The risk that documentary heritage is not accessible to Canadians has been identified as a strategic risk in the Corporate Risk Profile. The RDS has assessed the risks involved with the MIIs under its responsibility in the MII charters. In addition, risks were identified when developing options for the Access Policy Framework, discussed at the Management Board, and are also considered under the Framework on Managing Partnering Activities. However, there is no systematic and consistent risk assessment approach to cover all the on-going activities of the sector. Therefore, there is no assurance that risks are assessed based on the same criteria and weighting factors nor that mitigating measures are developed commensurate with the level of risk.

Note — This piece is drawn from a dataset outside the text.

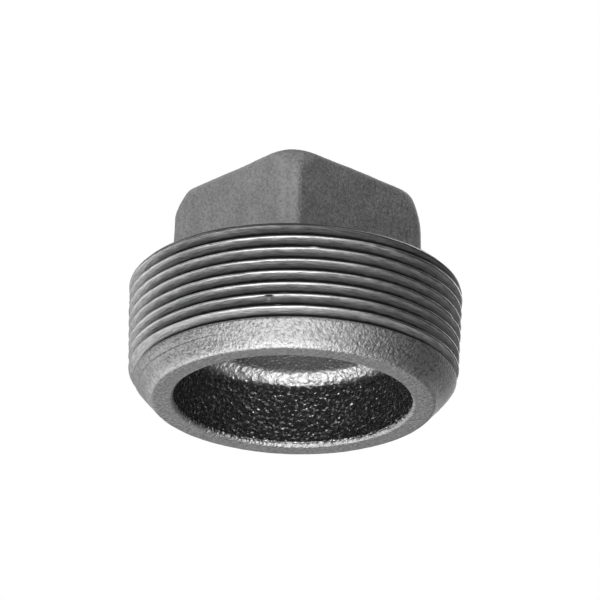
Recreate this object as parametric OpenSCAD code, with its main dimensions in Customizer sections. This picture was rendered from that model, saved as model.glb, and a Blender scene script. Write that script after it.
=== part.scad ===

The RDS has implemented controls to assess client satisfaction with their current services. They have developed service standards, which are tracked and reported against on a regular basis. In addition, they conduct surveys with the different categories of service users, the results of which are presented to senior management. However, the data captured covers only the regular users of LAC services and the members of LAC’s network. The results from these good practices should serve as a basis for planning purposes and be reflected in the sector’s work plans and objectives. While the RDS has a number of indicators already in place, there is insufficient data available to support a formal evaluation. Therefore, performance measures in line with the RDS proposed access strategy and departmental modernization objectives are required. One major internal control deficiency lies in the absence of formal policies and procedures to ensure constant and equitable treatment of the clientele. There is a need to implement policies and procedures to support the Access Policy Framework. Finally, the use of quality assurance mechanisms would provide additional control for the early identification of issues and problems likely to affect the achievement of the sector’s objectives.
The audit work allows us to conclude that special attention is required to the governance structure, risk management and internal controls to implement relevant and effective processes to promote and make documentary heritage available. The new sector’s strategic direction, policies, organizational structure and monitoring mechanisms will better respond to the modernization objectives and will be more in line with the intent of the LAC Act.
The Internal Auditing Standards for the Government of Canada were used as a reference document in the planning and conduct of this moderate assurance engagement.
In my professional judgment, as Chief Audit and Evaluation Executive, sufficient and appropriate procedures, for a moderate assurance engagement, have been conducted and evidence has been gathered to support the accuracy for this level of assurance conclusion provided and contained in this report. The conclusion is based on a comparison of the conditions, as they existed at the time, against pre-established moderate assurance engagement criteria.
Since the conduct phase of the assurance engagement, we understand that management has already initiated certain activities that will serve to address some observations mentioned in this report.
We wish to express our appreciation for the co-operation and assistance afforded to the internal audit team by management and staff during the course of this assurance engagement.